A native Philadelphian who arrived here as a Penn State undergrad, Abrams was first drawn into the realm of local government through an early, but critical driver in the area’s shifting complexion – the push to bring regional airport service from the Philipsburg area to State College.
“Back in the Seventies, as Accuweather was getting started, I thought that we should be represented in the community, and so I joined the chamber of commerce, and became active on its transportation committees and government affairs committees,” recalled Abrams. “It struck me that everybody was complaining and not getting anything done.”
That revelation led to deeper scrutiny of the opportunities and challenges facing the region, and soon after, his concerns about snow plowing for local school bus routes found him in front of the township supervisors. In a classic case of the “squeaky wheel” effect, Abrams ended up being recruited to get more involved, first through the township’s sign review board, then an appointment to the planning commission.
“You become very knowledgeable about the community on the planning commission. I felt I was more aware of what was going on on the planning commission than at the supervisor level. All developers come in with their plans, and they’re vetted very carefully.”
After a stint on the planning commission, handling nuts and bolts issues like ensuring that planned parking for a new building matched the number of actual spaces, Abrams was encouraged to run for a supervisor position and elected in 1981.
“I found that things change very slowly. But I liked the idea of people being able to come in and actually tell us about problems that were occurring,” he said. “It’s not a glamourous thing, but the roads have to be maintained; you have to have a police department, and if people have problems, they have to know some place they can go where someone is actually going to listen to them and hopefully fix them. That’s all the job really is.”
In his years serving as a supervisor, pay for that job has risen from $600 in ’81 to $4,000 today. “The state has slowly raised it over the years. It still comes out to double-digit cents per hour. You’re not doing it to get rich.”
It is a fact of American life that we tend to pay the least amount of attention to the public offices whose authority most directly affects our daily lives. Township supervisor labor in relative obscurity, tackling important, if mundane, issues like zoning, sidewalk installation, and management of the regional growth boundary. Abrams finds fulfillment in the chance to solve problems. He appreciates opportunities to serve as an advocate for Penn State students on local issues and points to recent passage of a referendum authorizing a tax increase to fund more public open space as an example of democracy at work. Plus, “it’s something different to do. I’m (at Accuweather) all morning fussing over the weather, so it’s a change of pace.”
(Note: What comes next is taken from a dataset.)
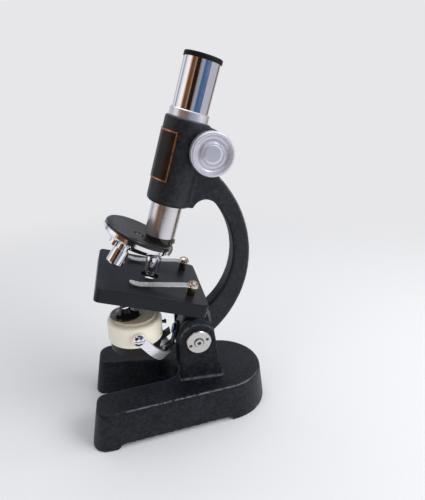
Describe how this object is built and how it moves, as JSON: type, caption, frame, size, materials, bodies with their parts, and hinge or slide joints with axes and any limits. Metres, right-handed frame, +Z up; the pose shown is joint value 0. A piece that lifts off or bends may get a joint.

For a career spanning such a long period of time, including so many changes to the area, there have been relatively few speed bumps along the way. Abrams says that the rare moments of contention have typically involved disagreements over growth and development, including a controversy over development of the Gray’s Woods community that culminated in an unsuccessful ballot initiative to split the township. Naturally, there has been some griping about money too.
“There was one time when we were doing a budget hearing, and several people came who were upset that we were spending too much money. I’d learned that, actually, if you put the people that are most upset on your committees, you get them involved, they may still be upset about what’s going on, but if you’re doing something that’s legitimate, that’s good for the community basically, they will actually come along and get a greater appreciation that maybe what is happening should be done this way. So we had several meetings where we deliberately invited people who had come to complain to us to come a meeting and air this stuff out.”
During that meeting, the supervisors reviewed each expenditure with the concerned citizens, things like police services, road paving, and snow removal. “The township does very basic things, and they came away agreeing that probably what we were spending was reasonable. Now the next morning in the paper, the headline is ‘Residents rail against township budget.’”
Abrams has been at this unglamorous job for over three decades, nearing the end of that journey and looking back, and may be ready to finally call it quits when his current term expires in 2019. Time may move more slowly here in the Nittany Valley, but it never stops. “Since I’ll be 72 then, this might be the last one. I think it has been worthwhile.”
Elliot Abrams left Philadelphia to attend Penn State, and ended up enmeshed in the growth of an international company and globally-recognized brand, all the while remaining intimately involved in the growth and life of this community for over 30 years. He has led a life rooted in shaping the direction and character of the Nittany Valley in lasting, meaningful ways.
“You don’t live all those things in an individual day. You take things as they come. I’ve seen everything unfold in a gradual way, and it hasn’t been anything that different. The more things change, the more they stay the same. It’s always been a place where you’re sort of isolated from the rest of the world, in a way. That’s why it’s been Happy Valley.”